Le storie di gente ordinaria
L’Italia che resiste
Luca Martini ha raccolto in un libro le avventure di alcuni italiani che hanno provato a opporsi alla deriva consumistica e ultraliberista del paese. Costruendo delle isole di solidarietà
C’è un’Italia che resiste, lotta e si ribella in modo pacifico e costruttivo e gli esempi potrebbero essere tanti sparsi su tutto il territorio nazionale. Luca Martini, nel suo libro Extra Ordinary People (edizioni presentARTsì, 160 pagine,11 euro), ci narra di quattro storie, quattro città e una nazione sullo sfondo, l’Argentina. Non, quindi, di un libro di narrativa e nemmeno di storia nel senso classico. Parliamo piuttosto di storie di tutti i giorni.
Montichiari, in provincia di Brescia, ci offre la prima storia, quella dell’associazione Un sorriso di Speranza nata nel 2009 per fronteggiare gli infausti esiti di quella che ormai viene chiamata spending review, recando offesa alla lingua italiana. Tutto nasce dalla palestra dell’Ospedale cittadino che nel corso degli anni si è trasformata in un centro di fisioterapia infantile per la riabilitazione e il supporto a bambini disabili in età prescolare. E cosa pensano gli amministratori dell’ospedale di Brescia? Chiudiamo Montichiari e il suo centro di riabilitazione. Nel racconto e nelle interviste di Martini ci si rende conto della potenza dell’associarsi, dell’autodifesa e della reazione all’abbandono. Delle difficoltà delle famiglie lasciate spesso al loro destino.
La seconda storia, di memoria e di attualità, inizia in Argentina con l’avvento del Generale Videla e dei suo accoliti, con il terrore, i desaparecidos e l’emigrazione forzata, cosa che accade anche per la famiglia Puletti. Così Esthèr è diventata Ester ed è ringiovanita di 10 giorni per gli errori dell’ufficiale dell’anagrafe. Da qui si snoda il racconto di Esthèr, dell’infanzia argentina, del papà che non parlava mai dell’Italia ma che cucinava piatti italiani e poi la storia di Guido, il fratello salvatosi dai carnefici argentini e morto in Bosnia dove era andato come giornalista e poi l’Artistica Brescia, e poi … non vi tolgo il piacere della lettura.

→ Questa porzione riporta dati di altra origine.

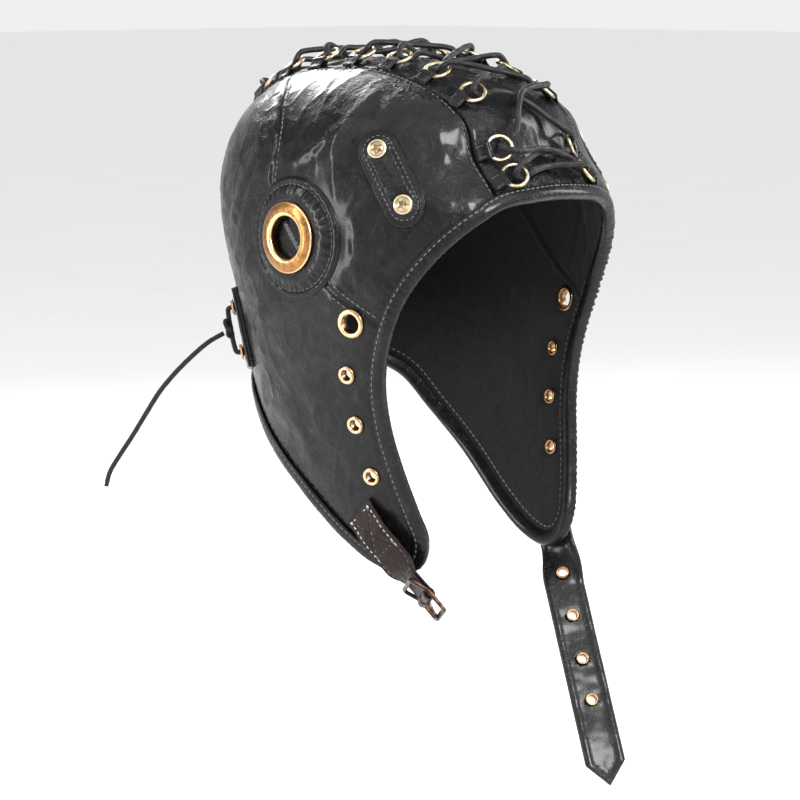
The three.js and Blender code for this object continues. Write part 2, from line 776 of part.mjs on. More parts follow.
// Chin straps
// one strap's line: it lies on the flap, crosses the binding and hangs free, turning as it goes
function strapLine(side, strap, downward) {
  const down = V(downward.x, downward.y, downward.z).normalize();
  const root = sidePoint(side, strap.rootY, STRAP.rootZ);
  const n = normalAt(root);
  const across = down.clone().cross(n).normalize();
  const out = across.clone().cross(down).normalize();
  return (s) => {
    const rise = THREE.MathUtils.smoothstep(s, 4, 17);
    const o = root.clone().addScaledVector(down, s).addScaledVector(out, CLEAR + 0.3 + 2.1 * rise);
    const turn = ((strap.twist * Math.PI) / 180) * THREE.MathUtils.smoothstep(s, strap.from, strap.to);
    const a = across.clone().applyAxisAngle(down, turn);
    const m = out.clone().applyAxisAngle(down, turn);
    return { o, a, b: down.clone(), n: m };
  };
}

function strapRow(line, s, half, low, high, ahead) {
  const f = line(s);
  return [
    at(f, -half, ahead ?? 0, low),
    at(f, half, ahead ?? 0, low),
    at(f, half, ahead ?? 0, high),
    at(f, -half, ahead ?? 0, high),
  ];
}

function longStrap() {
  const line = strapLine(1, LONG_STRAP, LONG_STRAP_DOWN);
  const half = STRAP.width / 2;
  const stops = [0, 5, 10, 16, 36, 43, 49, 55, 62, 110, LONG_STRAP.length - LONG_STRAP.tip];
  const rows = stops.map((s) => strapRow(line, s, half, 0, STRAP.thick));
  rows.push(strapRow(line, LONG_STRAP.length, 0.6, 0, STRAP.thick));
  let body = solid(capped(rows));
  LONG_STRAP_HOLES.forEach((s, i) => {
    const f = line(s);
    const bore = LONG_STRAP.hole + 1;
    const drill = new THREE.CylinderGeometry(bore, bore, 12, 8).rotateX(Math.PI / 2);
    body = body.subtract(solid(drill.applyMatrix4(basis(f))));
    const e = { ...f, o: at(f, 0, 0, STRAP.thick) };
    add(`strap_eyelet_${i + 1}`, eyelet(LONG_STRAP.hole, LONG_STRAP.outer, STRAP.thick), 'brass', e);
  });
  add('strap_long', geometryOf(body), 'strap');
}

longStrap();

// short strap: its end folds round the buckle's middle bar, with a slot for the tongue
const shortLine = strapLine(-1, SHORT_STRAP, SHORT_STRAP_DOWN);
const fold = shortLine(SHORT_STRAP.fold);
// middle of the folded end's thickness
const hinge = { ...fold, o: at(fold, 0, 0, STRAP.thick / 2) };

function alongHinge(shape, width) {
  const g = new THREE.ExtrudeGeometry(shape, { depth: width, bevelEnabled: false });
  // outline in the strap's length and thickness, depth across the strap
  const turn = new THREE.Matrix4().makeBasis(hinge.b, hinge.n, hinge.b.clone().cross(hinge.n));
  return g.translate(0, 0, -width / 2).applyMatrix4(turn.setPosition(hinge.o));
}

function polygon(points) {
  return new THREE.Shape(points.map(([x, y]) => new THREE.Vector2(x, y)));
}

function shortStrap() {
  const half = STRAP.width / 2;
  const stops = [0, 5, 10, 16, 34, 38, 42, 46, SHORT_STRAP.fold - 1];
  const body = solid(capped(stops.map((s) => strapRow(shortLine, s, half, 0, STRAP.thick))));
  const loop = [];
  for (let i = 0; i < 8; i += 1) {
    const turn = ((i + 0.5) / 8) * Math.PI * 2;
    loop.push([3.3 * Math.cos(turn), 3.3 * Math.sin(turn)]);
  }
  const eye = new THREE.CylinderGeometry(BUCKLE.bar + 0.5, BUCKLE.bar + 0.5, 40, 8);
  eye.applyMatrix4(new THREE.Matrix4().makeBasis(hinge.b, hinge.a, hinge.n.clone().negate()).setPosition(hinge.o));
  const slot = block(-2.2, 2.2, -4.6, 8, -8, 8).applyMatrix4(basis(hinge));
  const strap = body
    .add(solid(alongHinge(polygon(loop), STRAP.width)))
    .subtract(solid(eye))
    .subtract(solid(slot));
  add('strap_short', geometryOf(strap), 'brown');
}

shortStrap();

// Buckle: frame with a middle bar, and a tongue on the same bar
function buckleFrame() {
  const inside = BUCKLE.width / 2 - BUCKLE.side;
  // side bars bend over the strap toward the root and run straight toward the free end
  const side = polygon([
    [-BUCKLE.inner - 1, 2.2],
    [-BUCKLE.inner + 1.6, 2.2],
    [-2.5, -1.2],
    [BUCKLE.outer, -1.1],
    [BUCKLE.outer, 1.2],
    [-1.6, 1.2],
    [-BUCKLE.inner + 2, 4.2],
    [-BUCKLE.inner - 1, 4.2],
  ]);
  let frame = null;
  for (const s of [-1, 1]) {
    const plate = alongHinge(side, BUCKLE.side);
    plate.translate(...hinge.a.clone().multiplyScalar(s * (inside + BUCKLE.side / 2)).toArray());
    frame = frame ? frame.add(solid(plate)) : solid(plate);
  }
  const head = polygon([
    [-BUCKLE.inner - 1, 2.2],
    [-BUCKLE.inner + 1.3, 2.2],
    [-BUCKLE.inner + 1.3, 4.2],
    [-BUCKLE.inner - 1, 4.2],
  ]);
  const foot = polygon([
    [BUCKLE.outer - 3, -1.1],
    [BUCKLE.outer, -1.1],
    [BUCKLE.outer, 1.2],
    [BUCKLE.outer - 3, 1.2],
  ]);
  const pin = new THREE.CylinderGeometry(BUCKLE.bar, BUCKLE.bar, BUCKLE.width - 1, 8);
  pin.applyMatrix4(new THREE.Matrix4().makeBasis(hinge.b, hinge.a, hinge.n.clone().negate()).setPosition(hinge.o));
  frame = frame
    .add(solid(alongHinge(head, BUCKLE.width - 0.4)))
    .add(solid(alongHinge(foot, BUCKLE.width - 0.4)))
    .add(solid(pin));
  add('buckle_frame', geometryOf(frame), 'brass');
}

function buckleTongue() {
  const eyeOuter = 2.9;
  const outline = [];
  for (let i = 0; i < 9; i += 1) {
    const turn = Math.PI * 0.25 + (i / 8) * Math.PI * 1.45;
    outline.push([eyeOuter * Math.cos(turn), eyeOuter * Math.sin(turn)]);
  }
  outline.push([2.4, 0.1], [BUCKLE.outer - 4, 0.9], [BUCKLE.outer - 3.4, 1.6], [BUCKLE.outer - 0.2, 1.6]);
  outline.push([BUCKLE.outer - 0.2, 2.6], [BUCKLE.outer - 4, 3]);
  const shape = polygon(outline);
  const eye = new THREE.Path();
  for (let i = 0; i < 8; i += 1) {
    const turn = -(i / 8) * Math.PI * 2;
    const r = BUCKLE.bar + 0.45;
    if (i === 0) {
      eye.moveTo(r * Math.cos(turn), r * Math.sin(turn));
    } else {
      eye.lineTo(r * Math.cos(turn), r * Math.sin(turn));
    }
  }
  shape.holes.push(eye);
  add('buckle_tongue', alongHinge(shape, 2.8), 'brass');
}

buckleFrame();
buckleTongue();

export default helmet;
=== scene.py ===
"""Looks of the leather flying helmet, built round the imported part. Lengths are millimetres until a mesh is made."""
import math
import bmesh
import bpy
import numpy as np
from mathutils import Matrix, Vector, noise


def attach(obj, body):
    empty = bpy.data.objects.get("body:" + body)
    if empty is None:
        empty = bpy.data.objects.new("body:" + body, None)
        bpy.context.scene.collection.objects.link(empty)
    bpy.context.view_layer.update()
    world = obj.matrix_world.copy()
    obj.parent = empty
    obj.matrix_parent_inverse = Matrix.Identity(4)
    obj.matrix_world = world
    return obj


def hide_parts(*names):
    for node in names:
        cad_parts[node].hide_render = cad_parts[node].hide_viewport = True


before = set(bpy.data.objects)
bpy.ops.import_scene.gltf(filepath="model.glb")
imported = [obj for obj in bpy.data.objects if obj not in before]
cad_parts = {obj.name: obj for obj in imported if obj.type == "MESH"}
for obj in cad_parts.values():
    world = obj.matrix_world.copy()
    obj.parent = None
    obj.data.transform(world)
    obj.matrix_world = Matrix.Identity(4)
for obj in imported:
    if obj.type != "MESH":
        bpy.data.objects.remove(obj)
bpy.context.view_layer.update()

MM = 0.001
WALL, TOP_Z, WIDEST_Z, POWER = 2.5, 2.5, -72.0, 2.25
SEAM_X = 38.0
CLEAR = 0.4

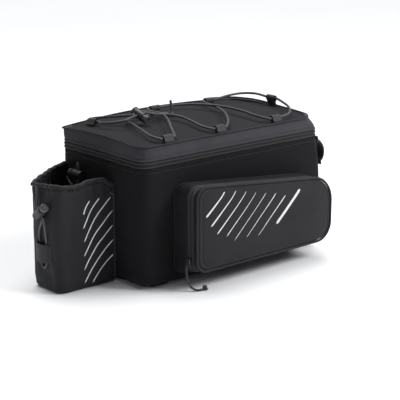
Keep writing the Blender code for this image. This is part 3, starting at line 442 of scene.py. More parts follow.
SLIDER_PAINT = slider_paint()


def zip_slider(name, node, along, out):
    """A die-cast slider: a waisted body with a raised bridge on it."""
    low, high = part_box(node)
    middle = (Vector(low) + Vector(high)) / 2
    along, out = Vector(along), Vector(out)
    turn = Matrix((along, out.cross(along), out)).transposed().to_4x4()
    bm = bmesh.new()
    bmesh.ops.create_cube(bm, size=1.0)
    bmesh.ops.subdivide_edges(bm, edges=bm.edges[:], cuts=4, use_grid_fill=True)
    for vert in bm.verts:
        waist = 1.0 - 0.22 * math.exp(-((vert.co.x + 0.05) / 0.2) ** 2) - 0.25 * max(vert.co.x, 0)
        vert.co = (vert.co.x * 0.0110, vert.co.y * 0.0078 * waist, vert.co.z * 0.0024 - 0.0001)
    edge = [e for e in bm.edges if e.calc_face_angle(0) > 0.8]
    bmesh.ops.bevel(bm, geom=edge, offset=0.0005, segments=2, affect="EDGES", profile=0.5,
                    material=-1)
    bridge = bmesh.ops.create_cube(bm, size=1.0)["verts"]
    for vert in bridge:
        vert.co = (vert.co.x * (0.0058 if vert.co.z > 0 else 0.0072), vert.co.y * 0.0017,
                   0.0014 + vert.co.z * 0.0016)
    bmesh.ops.recalc_face_normals(bm, faces=bm.faces)
    bmesh.ops.transform(bm, matrix=Matrix.Translation(middle) @ turn, verts=bm.verts)
    return sew_on(place_piece(name, bm, SLIDER_PAINT, 45.0), "metal", node)


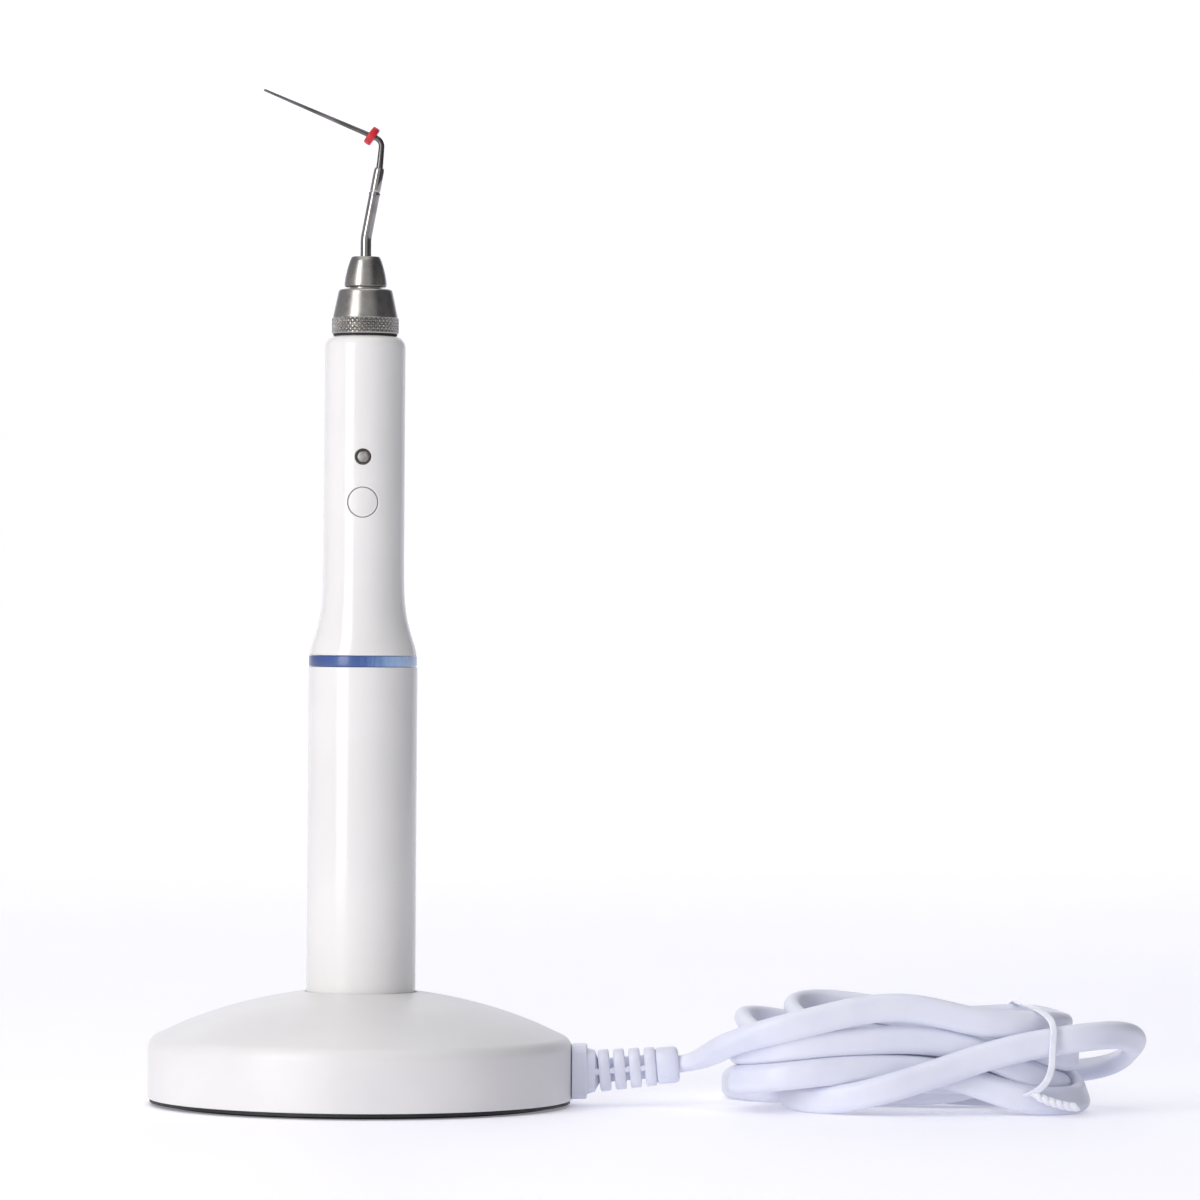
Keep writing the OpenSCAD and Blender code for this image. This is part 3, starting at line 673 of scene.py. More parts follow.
@dataclass
class Studio:
    """Camera, lights and the pale sweep that the object stands on, in metres."""

    eye: tuple[float, float, float] = (0.0502, -1.4, 0.1073)
    lens: float = 197.9
    sensor: float = 36.0
    roll: float = -0.4
    floor_front: float = 3.2
    floor_half_width: float = 3.4
    floor_back: float = 2.2
    bend: float = 0.9
    wall: float = 2.4
    half_width: float = 1.5
    room: float = 0.53
    walls: tuple = ((0.0, "#dcdce0"), (0.15, "#d4d4d8"), (0.3, "#f4f4f8"), (0.68, "#f4f4f8"),
                    (0.86, "#5e5e63"), (1.0, "#8c8c90"))

    def camera(self) -> None:
        """Set up the camera: level, looking along +Y."""
        data = bpy.data.cameras.new("camera")
        data.lens, data.sensor_width = self.lens, self.sensor
        data.clip_start, data.clip_end = 0.05, 20
        made = bpy.data.objects.new("camera", data)
        made.location = self.eye
        made.rotation_euler = (math.pi / 2, math.radians(self.roll), 0)
        bpy.context.scene.collection.objects.link(made)
        bpy.context.scene.camera = made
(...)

La memoria ha voce per chi la vuole sentire. A Casale Monferrato alcuni giovani l’hanno sentita tanto bene da chiamare la loro associazione “Voci della Memoria”. Quella di Casale Monferrato è una voce che viene dalla polvere impalpabile che non ha ancora finito di mietere vittime, è la polvere d’amianto. È impressionante passare davanti alla fabbrica dismessa dell’Eternit, vedere lo stato di abbandono, la bonifica che langue e pensare nello stesso tempo che per osannare il dio denaro tanti operai e semplici cittadini, che con l’amianto non hanno mai avuto nulla a che fare, continuano a morire. I giovani di “Voci”, insieme con l’Afeva e la sua presidentessa Romana Blasotti, sono lì per ricordare il dramma di Casale, che condivide con molti altri paesi e città, e non solo, attivi e presenti dove c’è bisogno di fare gruppo, massa, per ricordare le inadempienze di singoli e di enti siano essi locali o nazionali. Purtroppo non mancano, in questo nostro martoriato paese, le occasioni per far sentire il grido di protesta e di solidarietà di Voci della Memoria. Sono belle le parole di Luca, Michela, Diego, Pamela e Romana, sono parole, in fondo di speranza.
Il viaggio nell’Italia che resiste si chiude in quello che stupidamente viene definito profondo Sud, come a richiamare un pozzo senza fine dove tutto si confonde con il buio della profondità. È la storia del Centro Antiviolenza Thamaia di Catania ormai attivo da più di dieci anni. È l’ennesimo esempio di come l’associazionismo riempie il vuoto del pubblico, dello Stato e dei suoi enti. Donne volenterose che hanno deciso di mettere a disposizione di altre donne le loro capacità e professionalità per combattere la violenza che le vede vittime. La violenza familiare, fisica, morale e anche economica. È una storia ricca di umanità, di passione, forza d’animo e altro ancora. Ma anche chi scrive corre il rischio del banale quando si parla di donne e delle violenze che noi maschi siamo capaci di porre in atto. Piuttosto che banalizzare meglio lasciar parlare loro dell’esperienza che portano avanti. Alla fine del capitolo dedicato a Thamaia un breve scritto di Anna Pramstrahler sul significato dei Centri antiviolenza nella lotta alla violenza contro le donne.
Belle storie di una bella Italia, che nonostante tutto ancora resiste. Storie di gente straordinariamente normale. Con qualche refuso di troppo e qualche frase involuta che non inficiano comunque il valore del libro.